The legs of his pants cling to his calves, so soaked are they with water. There are three pans laid out in a semi-circle around him. With a lid in each hand -- that he strode with determination and purpose into the kitchen to fetch -- he alternates putting them on one of the pans. First the small one, then the larger, then small again, making a satisfying plunking as he plunges it in the water.

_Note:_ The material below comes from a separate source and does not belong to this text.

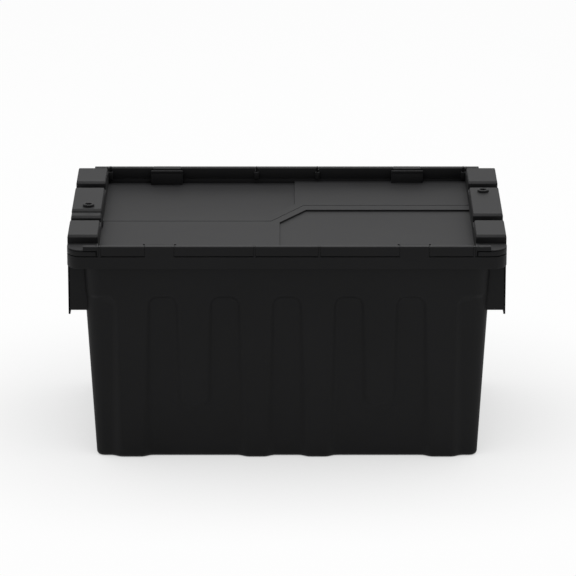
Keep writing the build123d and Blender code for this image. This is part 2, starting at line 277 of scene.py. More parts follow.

I crawl down to the ground and sit, scooping water in a pitcher and transferring it to a small cup in front of him. He blinks. He wraps long slender fingers around the handle and contemplates this sloshiness. He blinks again. With visible effort to hold his hand steady, he first looks to the pan on the left. Then, slowly, turning to the right. Decision made, he extends his arm and rotates his bird wrists. He has a plan. I'm not privy to the designs he has sketched out in his mind, only witness to his quiet contemplation.
This is his favorite thing to do. First thing in the morning, at the end of the day as I struggle to make dinner, and at all moments in between, my water baby bangs on the porch door and points to the pans through the window. Once he has one in his hands he holds it aloft to me with eyes wide and blue. "Eh!" he says. "Water please," I hear.
When he's old enough to speak, I'll ask him what he remembers about his birth. If he remembers the quickly-cooling bath water, if he can recall the slippery wet of mama's chest, the plink-plink-plink from the faucet. If each drop, then and now, brings us closer to who he is. What he's made of.